News / Opinion / Columns

Harrop: Details are scarce in health care politics

By Froma Harrop
Published: October 27, 2019, 6:01am

What can you say about a political party that argues endlessly about how much they’d have to raise middle-class taxes to pay for a leading candidate’s proposal? Elizabeth Warren has run herself — and much of the Democratic Party — into this political ditch.

Early on, the Massachusetts senator said, “I’m with Bernie on Medicare.” Bernie Sanders’ plan would raise federal spending by about $3 trillion a year, according to the Urban Institute. Warren now says she’ll provide details on funding her “Medicare for All” plan in due course. Gosh, can’t wait.

Both Warren and Sanders note that under their programs, taxpayers would save more on their health care costs than they’d pay in added taxes. That might be so, but the masses don’t study that deeply. They hear that they would face a tax increase in return for a health care system whose outline remains vague. And the 155 million Americans now insured by an employer would lose that private coverage, whether they like it or not.

As for Republicans: Once they drove fiscal conservatives out of their party, they stopped letting sophisticated analyses bog them down. By the 2016 campaign, the Affordable Care Act had become popular. Candidate Donald Trump knew he couldn’t get elected saying he’d end the health benefits of millions of newly insured Americans. Instead, he promised to replace the ACA with “something terrific.”

Something terrific. He produced not a single typed page on what his “something terrific” would look like or cost. But he got away with it.

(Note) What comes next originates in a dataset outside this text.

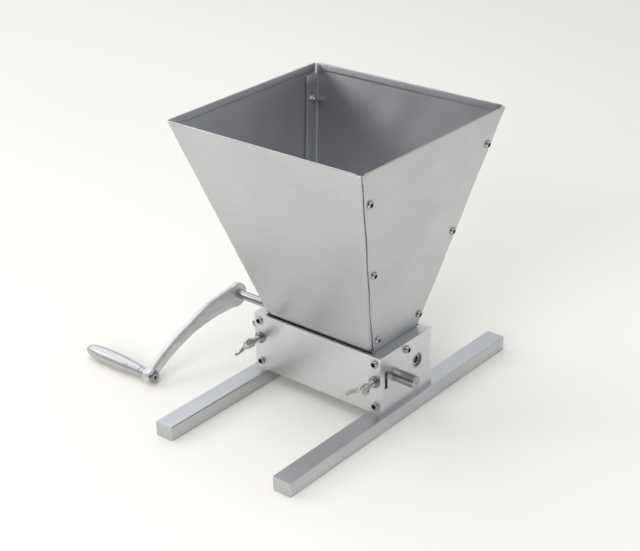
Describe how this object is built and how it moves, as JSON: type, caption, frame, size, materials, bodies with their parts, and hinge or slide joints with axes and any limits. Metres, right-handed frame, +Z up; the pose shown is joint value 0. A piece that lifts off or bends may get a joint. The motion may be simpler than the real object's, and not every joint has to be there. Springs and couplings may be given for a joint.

I figured that as president, Trump would be up to no good. But even I was astounded by his crusade to demolish the ACA with nothing — zero, zip, nada — to put in its place.

But Trump did have a thing to not pay for, a huge thing. Republican presidents habitually push through massive tax cuts by telling the public that the cuts would fund themselves. That’s their free lunch.

It’s true that lowering taxes can spur economic activity, but the resulting revenues usually don’t come close to offsetting the taxes lost. Ronald Reagan and George W. Bush both pushed through enormous tax cuts that were advertised as paying for themselves but instead piled up mountains of federal debt.

But Trump has outdone his predecessors. He called his massive tax cut plan “the biggest reform of all time.” And as America was debating it, his then-top economic adviser, Gary Cohn, proclaimed that “we can pay for the entire tax cut through growth.”

As predicted, the tax cut sent the lion’s share to the richest Americans (including a number of New York real estate developers with extra goodies just for them). Wall Street rejoiced. Not long after his mission was accomplished, Cohn — former president of Goldman Sachs — fled the administration.

The Congressional Budget Office now predicts federal deficits will soar to $1 trillion a year for the next nine years. For comparison, Barack Obama left office with a deficit of $672 billion.

Economists blame the tax cuts — in addition to spending hikes and Trump’s trade war — for this developing fiscal nightmare. The economic boost has largely petered out.

Republicans have fallen silent on deficits. Democrats, oddly, aren’t speaking up. Instead, they’re focused on how Warren will raise taxes for her health care plan.

Last January, Warren wisely kept things general. She said her goal was “affordable health care for every American” and there were “different ways we can get there.”

The simplest, least detail-burdened way is to add a public option, a government-run health plan, to Obamacare. Yes, that’s Joe Biden’s plan, folks.